FORT LAUDERDALE, Fla. — A South Florida cemetery scandal took a bizarre and tragic turn last week when a manager of a funeral home company under investigation for wrongdoing committed suicide, even though investigators said he was not directly involved in the probe.

Peter Hartmann, 45, was found dead in his car last week, the victim of carbon monoxide poisoning. Mr. Hartmann’s wife said he had been under a great deal of stress following allegations that Service Corporation International, the nation’s largest funeral home firm, had desecrated graves and dug up bodies at five South Florida cemeteries.

Mr. Hartmann managed four funeral homes in Broward and Miami-Dade counties, but none of them had been targeted in a scandal that now includes a class action suit and an investigation by the Florida attorney general’s office.

More than 1,000 people have contacted lawyers bringing a class action lawsuit against the cemetery company. Of the five cemeteries targeted in the suit, two are primarily Jewish, Menorah Gardens in Fort Lauderdale and Menorah Gardens in Palm Beach County.

The lawsuit, filed in Broward Circuit Court December 19, accuses the cemeteries and their parent company of desecrating remains, breaking open burial vaults, mixing body parts of different people, smashing burial vaults and throwing bodies into nearby woods. The lawyers reportedly are seeking a $35 million settlement.

Rep. Mark Foley, who represents the area, has called on Attorney General John Aschcroft to investigate. A Justice Department spokesman said the agency was reviewing Mr. Foley’s request. The Florida Department of Law Enforcement is also considering joining the investigation.
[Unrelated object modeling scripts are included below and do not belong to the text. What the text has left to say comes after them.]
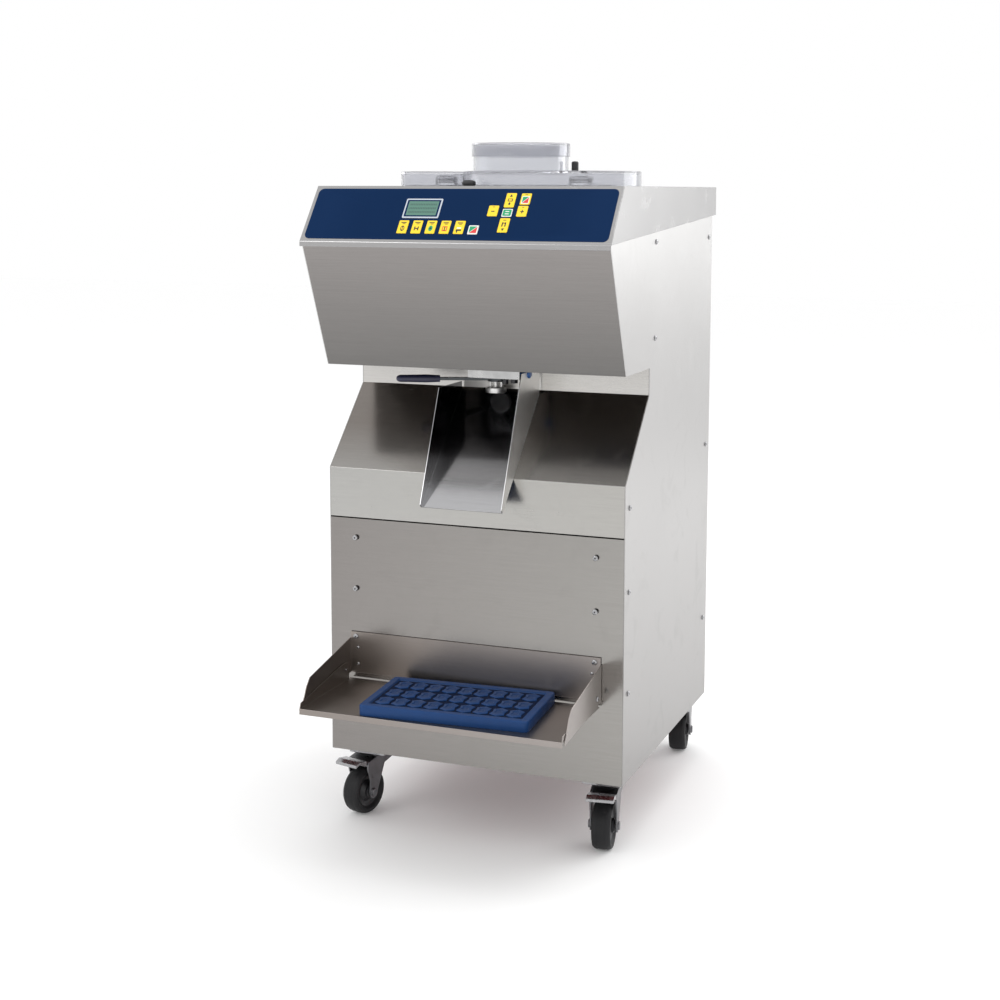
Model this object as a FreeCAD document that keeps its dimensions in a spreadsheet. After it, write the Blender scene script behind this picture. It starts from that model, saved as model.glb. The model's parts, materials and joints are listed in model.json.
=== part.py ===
import FreeCAD, Part
import math
import os

import Sketcher

# Upright batch machine for soft ice cream: a steel cabinet on castors, a freezing cylinder under clear
# lids, a slanted control panel, an outlet with its lever and chute, and a hanging shelf with a rubber mat.
# Millimetres. X to the right, Y to the rear, Z up from the floor; the origin is under the middle of the
# machine's box. Depths are counted from the face of the lower front panel, heights from the floor.

Vector = FreeCAD.Vector
X_AXIS = Vector(1, 0, 0)
Y_AXIS = Vector(0, 1, 0)
Z_AXIS = Vector(0, 0, 1)

document = FreeCAD.newDocument("soft_serve_machine")
sheet = document.addObject("Spreadsheet::Sheet", "sizes")
parts = []


class Dim:
    """A size that knows both its value and the spreadsheet expression that gives it."""

    def __init__(self, value, text):
        self.value = float(value)
        self.text = text

    def __add__(self, other):
        other = dim(other)
        return Dim(self.value + other.value, f"({self.text} + {other.text})")

    def __sub__(self, other):
        other = dim(other)
        return Dim(self.value - other.value, f"({self.text} - {other.text})")

    def __mul__(self, other):
        other = dim(other)
        return Dim(self.value * other.value, f"({self.text} * {other.text})")

    def __truediv__(self, other):
        other = dim(other)
        return Dim(self.value / other.value, f"({self.text} / {other.text})")

    def __radd__(self, other):
        return dim(other) + self

    def __rsub__(self, other):
        return dim(other) - self

    def __rmul__(self, other):
        return dim(other) * self

    def __rtruediv__(self, other):
        return dim(other) / self

    def __neg__(self):
        return Dim(-self.value, f"(0 - {self.text})")


def dim(size):
    """Any number as a Dim."""
    return size if isinstance(size, Dim) else Dim(size, f"({float(size):g})")


def hypotenuse(across, along):
    return Dim(math.hypot(across.value, along.value), f"sqrt({across.text} ^ 2 + {along.text} ^ 2)")


def cell(name, size, meaning):
    """Writes one driving size into the spreadsheet and returns it as a Dim."""
    row = cell.next_row
    cell.next_row += 1
    sheet.set(f"A{row}", meaning)
    sheet.set(f"B{row}", f"{size:g}")
    sheet.setAlias(f"B{row}", name)
    return Dim(size, f"sizes.{name}")


cell.next_row = 1

# --- Driving sizes ------------------------------------------------------------------------------------

wall = cell("sheet_wall", 1.5, "thickness of the steel sheet")
half_width = cell("half_width", 260, "half the cabinet's width")
body_depth = cell("body_depth", 540, "cabinet's depth at the sides")
front_face = cell("front_face", -204.25, "Y of the lower front panel's face")
body_foot = cell("body_foot", 123, "underside of the cabinet")
worktop = cell("worktop", 1083, "top of the cabinet")
seam_level = cell("seam_level", 527.5, "top edge of the lower front panel")
seam_gap = cell("seam_gap", 2, "gap between the lower front panel and the band above it")
band_top = cell("band_top", 613, "where the recess starts to slope back")
notch_depth = cell("notch_depth", 130, "depth of the recess under the head")
notch_level = cell("notch_level", 743, "where the slope meets the upright strip")
head_foot = cell("head_foot", 787.5, "underside of the head")
head_foot_lead = cell("head_foot_lead", 3, "how far the head's bottom edge stands ahead of the front panel")
head_top = cell("head_top", 990.5, "top edge of the head's front")
head_top_lead = cell("head_top_lead", 91, "how far that edge stands ahead of the front panel")
fascia_top_lead = cell("fascia_top_lead", 28, "how far the control panel's top edge stands ahead")
fascia_foot_lead = cell("fascia_foot_lead", 96, "how far its bottom edge stands ahead")
fascia_foot = cell("fascia_foot", 994.5, "height of the control panel's bottom edge")
lip_drop = cell("lip_drop", 8, "height of the lip folded under the control panel")
cover_half = cell("cover_half", 261.5, "half the top cover's width")
cover_rear = cell("cover_rear", 562, "depth at which the top cover ends")
skirt_level = cell("skirt_level", 1032, "lower edge of the top cover at the rear")

cylinder_x = cell("cylinder_x", 57, "freezing cylinder's axis across")
cylinder_depth = cell("cylinder_depth", 222, "freezing cylinder's axis from the front")
cylinder_radius = cell("cylinder_radius", 122, "freezing cylinder outside")
cylinder_foot = cell("cylinder_foot", 800, "underside of the freezing cylinder")
tank_x = cell("tank_x", -154, "mix tank's axis across")
tank_depth = cell("tank_depth", 200, "mix tank's axis from the front")
tank_radius = cell("tank_radius", 44, "mix tank outside")

large_lid_radius = cell("large_lid_radius", 152.5, "large lid")
small_lid_radius = cell("small_lid_radius", 56.5, "small lid")
lid_height = cell("lid_height", 25, "height of both lids")
lid_wall = cell("lid_wall", 4, "thickness of the clear lids")
lid_clearance = cell("lid_clearance", 0.3, "gap under the lids")
chimney_radius = cell("chimney_radius", 82, "filling chimney outside")
chimney_top = cell("chimney_top", 1150, "top of the filling chimney")
cap_radius = cell("cap_radius", 84.5, "filling cap outside")
cap_top = cell("cap_top", 1156, "top of the machine")
cap_skirt = cell("cap_skirt", 22, "height of the filling cap")
hinge_level = cell("hinge_level", 1096, "height of the lid hinges' pins")
pin_radius = cell("pin_radius", 3, "lid hinges' pins")
running_gap = cell("running_gap", 0.05, "radial play of anything that turns on a pin")

key_width = cell("key_width", 16.5, "width of a key")
key_travel = cell("key_travel", 0.6, "how far a key goes in")
key_play = cell("key_play", 0.3, "gap round a key")
membrane_wall = cell("membrane_wall", 0.5, "thickness of the keypad's skin")

shelf_half = cell("shelf_half", 222.1, "half the width inside the shelf bracket's arms")
shelf_level = cell("shelf_level", 252, "underside of the tray's floor")
shelf_lead = cell("shelf_lead", 190, "how far the tray stands ahead of the front panel")
tray_pivot_lead = cell("tray_pivot_lead", 25, "tray's pivot ahead of the front panel")
tray_pivot_level = cell("tray_pivot_level", 272, "height of the tray's pivot")
stud_x = cell("stud_x", 212, "shelf studs either side of the middle")
stud_levels = [
    cell("stud_low", 325, "lowest pair of shelf studs"),
    cell("stud_middle", 407.5, "middle pair of shelf studs"),
    cell("stud_high", 495, "highest pair of shelf studs"),
]
mat_length = cell("mat_length", 279, "rubber mat across")
mat_width = cell("mat_width", 161, "rubber mat from front to rear")
mat_height = cell("mat_height", 17.5, "rubber mat's thickness")

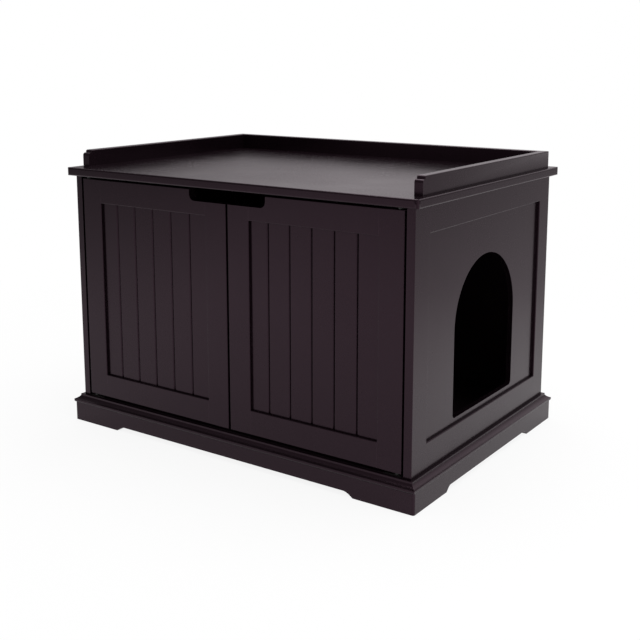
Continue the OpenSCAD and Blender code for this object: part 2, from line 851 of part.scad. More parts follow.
module door_meeting_stile() {
    difference() {
        board([door_in, front_y, door_z0], [door_rec_in, door_back, door_z1]);
        stile_groove(door_rec_in - tongue, door_rec_in + over);
        door_edge_cuts();
        hand_hole();
        strike_place() small_screw_hole(strike_screw_l);
    }
}

// A rail has a tongue at each end and a groove along the edge that faces the bead-board
module door_rail(z0, z1, groove_z0, groove_z1) {
    difference() {
        union() {
            board([door_rec_in, front_y, z0], [door_rec_out, door_back, z1]);
            board([door_rec_in - tongue, board_y0, z0], [door_rec_out + tongue, board_y1, z1]);
        }
        board([door_rec_in - tongue - over, board_y0, groove_z0],
              [door_rec_out + tongue + over, board_y1, groove_z1]);
        door_edge_cuts();
        hand_hole();
    }
}

module door_top_rail() { door_rail(door_rec_z1, door_z1, door_rec_z1 - over, door_rec_z1 + tongue); }
module door_bottom_rail() { door_rail(door_z0, door_rec_z0, door_rec_z0 - tongue, door_rec_z0 + over); }

// Both doors use the same bead-board, so its first board is at the left on each of them
module bead_board(rec_left) {
    rec_w = door_rec_out - door_rec_in;
    steps = floor((rec_w - groove_first - groove_w) / groove_pitch);
    difference() {
        board([rec_left - tongue + board_play, board_y0, door_rec_z0 - tongue],
              [rec_left + rec_w + tongue - board_play, board_y1, door_rec_z1 + tongue - board_play]);
        for (i = [0:steps]) translate([rec_left + groove_first + groove_pitch * i, board_y0]) along_z(
            door_rec_z0 - tongue - over, door_rec_z1 + tongue + over)
            polygon([[-groove_w / 2, -over], [-groove_w / 2, 0], [0, groove_deep],
                     [groove_w / 2, 0], [groove_w / 2, -over]]);
    }
}

module right_door_hinge_stile() { color(espresso) door_hinge_stile(); }
module right_door_meeting_stile() { color(espresso) door_meeting_stile(); }
module right_door_top_rail() { color(espresso) door_top_rail(); }
module right_door_bottom_rail() { color(espresso) door_bottom_rail(); }
module right_door_panel() { color(espresso) bead_board(door_rec_in); }
module left_door_hinge_stile() { color(espresso) left_side() door_hinge_stile(); }
module left_door_meeting_stile() { color(espresso) left_side() door_meeting_stile(); }
module left_door_top_rail() { color(espresso) left_side() door_top_rail(); }
module left_door_bottom_rail() { color(espresso) left_side() door_bottom_rail(); }
module left_door_panel() { color(espresso) bead_board(-door_rec_out); }

// Pivot hinges: a plate with a pin on the carcass, a leaf with a hole in the end of the door

// The leaf's outline in its real X and Y, h thick
module leaf_blank(h) {
    corner = leaf_w / 6;
    translate([door_out - leaf_l / 2, leaf_mid_y, 0]) linear_extrude(h) soft_rect(leaf_l, leaf_w, corner);
}

// A frame at the door's top or bottom end whose +Z points out of the door
module at_door_end(top) {
    if (top) translate([0, 0, door_z1]) children();
    else translate([0, 0, door_z0]) mirror([0, 0, 1]) children();
}

module leaf_screw_places() {
    for (s = leaf_screw_shares)
        translate([pivot_x - (leaf_l - pivot_in) * s, leaf_mid_y, 0]) children();
}

module hinge_leaf() {
    difference() {
        translate([0, 0, -leaf_t]) leaf_blank(leaf_t);
        translate([pivot_x, pivot_y, -leaf_t - over]) cylinder(h = leaf_t + 2 * over, r = pin_r + pin_fit);
        leaf_screw_places() small_screw_hole(leaf_screw_l);
    }
}

module hinge_leaves() { for (top = [false, true]) at_door_end(top) hinge_leaf(); }
module right_hinge_leaves() { color(dark_steel) hinge_leaves(); }
module left_hinge_leaves() { color(dark_steel) left_side() hinge_leaves(); }

// The plate lies on the carcass face that the door's end faces, and its pin reaches into the door
module hinge_plate() {
    plate_z = door_end_gap - leaf_t;
    difference() {
        union() {
            translate([0, 0, plate_z]) leaf_blank(leaf_t);
            translate([pivot_x, pivot_y, door_end_gap - pin_l]) cylinder(h = pin_l, r = pin_r);
        }
        leaf_screw_places() translate([0, 0, plate_z]) rotate([180, 0, 0]) small_screw_hole(hinge_screw_l);
    }
}

module hinge_plate_screw_places(ends) {
    both_sides() for (top = ends) at_door_end(top) leaf_screw_places()
        translate([0, 0, door_end_gap - leaf_t]) rotate([180, 0, 0]) children();
}

module hinge_plate_screws() {
    color(dark_steel) hinge_plate_screw_places([false, true]) small_screw(hinge_screw_l);
}

module hinge_washers() {
    color(nylon) both_sides() for (top = [false, true])
        at_door_end(top) translate([pivot_x, pivot_y, washer_gap]) difference() {
            cylinder(h = washer_t, r = washer_r);
            translate([0, 0, -over]) cylinder(h = washer_t + 2 * over, r = pin_r + pin_fit);
        }
}

module right_top_hinge_plate() { color(dark_steel) at_door_end(true) hinge_plate(); }
module right_bottom_hinge_plate() { color(dark_steel) at_door_end(false) hinge_plate(); }
module left_top_hinge_plate() { color(dark_steel) left_side() at_door_end(true) hinge_plate(); }
module left_bottom_hinge_plate() { color(dark_steel) left_side() at_door_end(false) hinge_plate(); }

// Double magnetic catch on the floor behind the doors, and a strike plate on each door

module magnet_places() {
    both_sides() translate([magnet_x, catch_y0, magnet_z]) rotate([-90, 0, 0]) children();
}

module catch_screw_places() {
    both_sides() translate([(catch_w - catch_ear_w) / 2, catch_y0 + catch_dp / 2, base_h + catch_ear_t])
        children();
}

module catch_housing() {
    color(black_plastic) difference() {
        union() {
            board([-catch_w / 2, catch_y0, base_h], [catch_w / 2, catch_y0 + catch_dp, base_h + catch_ear_t]);
            board([-catch_block_w / 2, catch_y0, base_h],
                  [catch_block_w / 2, catch_y0 + catch_dp, catch_top]);
        }
        magnet_places() translate([0, 0, -over]) cylinder(h = magnet_t + over, r = magnet_r);
        catch_screw_places() small_screw_hole(catch_screw_l);
    }
}

module catch_magnets() { color(zinc) magnet_places() cylinder(h = magnet_t, r = magnet_r); }
module catch_screws() { color(dark_steel) catch_screw_places() small_screw(catch_screw_l); }

// The strike's screw, head face towards the back
module strike_place() {
    translate([magnet_x, door_back + strike_t, door_z0 + strike_up + strike_h / 2])
        rotate([-90, 0, 0]) children();
}

module strike_plate() {
    x0 = magnet_x - strike_w / 2;
    z0 = door_z0 + strike_up;
    difference() {
        board([x0, door_back, z0], [x0 + strike_w, door_back + strike_t, z0 + strike_h]);
        strike_place() small_screw_hole(strike_screw_l);
    }
}

module right_strike_plate() { color(zinc) strike_plate(); }
module left_strike_plate() { color(zinc) left_side() strike_plate(); }

module door_screws() {
    for (top = [false, true]) at_door_end(top) leaf_screw_places() small_screw(leaf_screw_l);
    strike_place() small_screw(strike_screw_l);
}

module right_door_screws() { color(dark_steel) door_screws(); }
module left_door_screws() { color(dark_steel) left_side() door_screws(); }

top_panel();
gallery_rail_back();
gallery_rail_left();
gallery_rail_right();
gallery_screws();
right_front_stile();
right_back_stile();
right_top_rail();
right_bottom_rail();
entrance_panel();
left_front_stile();
left_back_stile();
left_top_rail();
left_bottom_rail();
left_side_panel();
back_panel();
back_panel_screws();
floor_panel();
floor_screws();
floor_cleats();
plinth_front();
plinth_back();
plinth_left();
plinth_right();
base_moulding_front();
base_moulding_back();
base_moulding_left();
base_moulding_right();
corner_blocks();
corner_block_screws();
base_screws();
frame_dowels();
cam_locks();
cam_bolts();
catch_housing();
catch_magnets();
catch_screws();
left_top_hinge_plate();
left_bottom_hinge_plate();
right_top_hinge_plate();
right_bottom_hinge_plate();
hinge_washers();
hinge_plate_screws();
left_door_hinge_stile();
left_door_meeting_stile();
left_door_top_rail();
left_door_bottom_rail();
left_door_panel();
left_hinge_leaves();
left_strike_plate();
left_door_screws();
right_door_hinge_stile();
right_door_meeting_stile();
right_door_top_rail();
right_door_bottom_rail();
right_door_panel();
right_hinge_leaves();
right_strike_plate();
right_door_screws();
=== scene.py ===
# %% [markdown]
# # A cat litter box cabinet in dark espresso paint
# The cabinet is built from flat boards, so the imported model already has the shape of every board,
# hinge and screw. This notebook gives each of them its finish. The boards are redrawn from their
# own solids with clean, smooth-shaded arrises, because a painted arris is what catches the light on
# furniture this dark.

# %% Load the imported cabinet
import json
import math
import bmesh
import bpy
from mathutils import Euler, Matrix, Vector


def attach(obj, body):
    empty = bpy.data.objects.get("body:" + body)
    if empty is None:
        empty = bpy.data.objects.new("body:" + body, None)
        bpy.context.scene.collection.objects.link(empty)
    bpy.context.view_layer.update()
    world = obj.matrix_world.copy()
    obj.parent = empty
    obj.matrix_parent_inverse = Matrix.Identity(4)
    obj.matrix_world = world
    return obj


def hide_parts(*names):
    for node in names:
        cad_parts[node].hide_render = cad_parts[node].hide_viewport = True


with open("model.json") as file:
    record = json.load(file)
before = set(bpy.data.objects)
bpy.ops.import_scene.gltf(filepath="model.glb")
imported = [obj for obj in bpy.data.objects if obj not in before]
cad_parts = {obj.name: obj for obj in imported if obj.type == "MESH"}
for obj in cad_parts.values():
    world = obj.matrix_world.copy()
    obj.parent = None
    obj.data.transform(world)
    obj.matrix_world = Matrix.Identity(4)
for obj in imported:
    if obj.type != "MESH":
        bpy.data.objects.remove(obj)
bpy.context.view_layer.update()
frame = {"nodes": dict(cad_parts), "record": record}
nodes = frame["nodes"]
record = frame["record"]
scene = bpy.context.scene
MM = 0.001

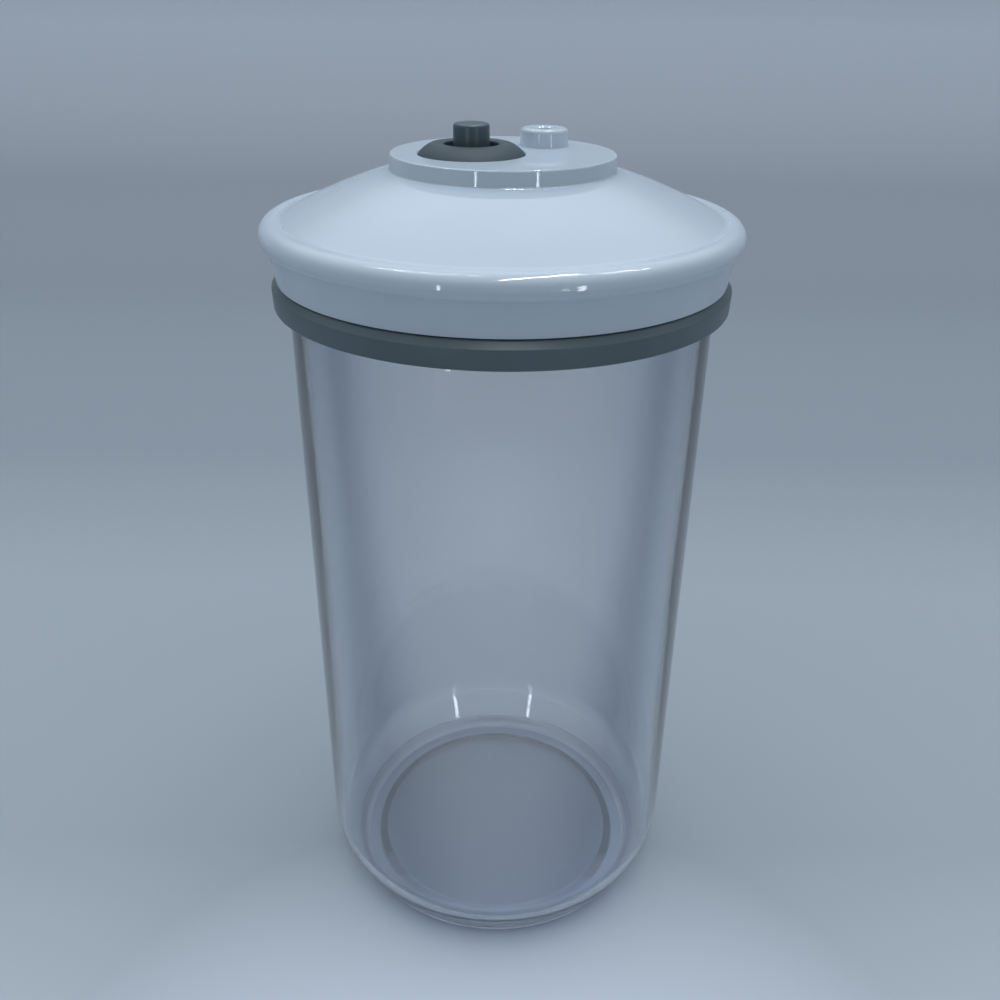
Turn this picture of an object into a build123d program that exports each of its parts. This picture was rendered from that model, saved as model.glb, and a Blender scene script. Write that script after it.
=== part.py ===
from build123d import *
import math
import os

# Vacuum seal canister: a clear round canister, a grey rubber gasket on its rim and a white
# domed lid. A round platform on the lid carries the vent release button, set in a rubber
# collar, and a port for a pump hose with a check valve under it.
# Millimetres. Z is up, the canister's foot stands at Z = 0 and its axis is X = Y = 0.
# The front, from which both fittings are seen side by side, faces -Y.

# Canister
canister_height = 217.0
rim_radius = 63.0
canister_wall = 2.6
rim_edge_round = 0.6
wall_draft = 1.1
corner_height = 16.4
corner_run = 9.3
corner_round = 21.5
foot_round = 4.2
floor_top = 5.0
floor_round = 5.0
foot_ring_width = 6.5
foot_recess_slope = 2.3
foot_recess_depth = 2.0
foot_recess_round = 0.8

# Gasket
gasket_roof = 3.0
gasket_lip_width = 4.6
gasket_shoulder_run = 2.0
gasket_shoulder_rise = 2.0
gasket_shoulder_round = 0.4
gasket_lip_taper = 0.25
gasket_lip_drop = 2.6
gasket_inner_lip_drop = 4.4
gasket_inner_lip_width = 3.65
gasket_neck_wall = 3.55
gasket_neck_height = 6.3
gasket_edge_round = 0.6
rim_clearance = 0.3
stretch_gap = 0.05

# Lid shell
lid_gap = 2.4
skirt_setback = 1.4
skirt_flare = 2.0
skirt_sweep = 0.25
skirt_height = 9.8
skirt_wall = 2.2
bead_ledge = 0.5
bead_ledge_round = 0.15
bead_overhang = 1.8
bead_undercut = 2.6
bead_rise = 3.6
bead_width = 5.8
valley_round = 3.0
dome_height = 12.75
dome_bulge = 0.9
platform_radius = 32.1
platform_flare = 0.4
platform_height = 4.5
platform_wall = 3.0
platform_round = 0.5
platform_foot_round = 0.6
lid_wall = 2.4
ring_wall = 2.2
ring_drop = 6.0
ring_lip = 0.8
rib_count = 24
rib_thickness = 1.4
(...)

Members of the local Jewish community have also become involved. Last week, representatives of the Palm Beach County Board of Rabbis visited the Palm Beach Gardens cemetery at the request of cemetery managers, who wanted advice on how to allay the fears of people contacting them.

Rabbi Alan Sherman, the board’s executive vice president, said people with relatives buried at the cemeteries have been calling him, fearing their loved ones had been dug up. If the allegations turn out to be true, Rabbi Sherman said he would ask Service Corporation International to sell its mostly Jewish cemeteries to a Jewish owner.

Service Corporation International bought full-page advertisements in local newspapers to defend its behavior. In one ad, the company stated: “The activities attributed to these businesses could not be further from the policies, procedures, ethics and common decency exercised on a daily basis by nearly 30,000 SCI-affiliated employees throughout North America. And the slightest suggestion that our company would be associated in any way with disrespect for the dead is absolutely intolerable. We consider our work to be a sacred trust. In consultation with rabbinical authorities we will continue to respond to the needs of the families we served with adherence to the highest standards of Jewish tradition.”

Questions about improprieties at the Palm Beach County Menorah Gardens first arose in 1997, when the cemetery was sued for losing a woman’s amputated legs. When a $1.25 million verdict was reached, other families began calling with questions about their loved ones.

Lawyers involved in the present case said they doubted the deceased manager, Mr. Hartmann, was involved in any wrongdoing.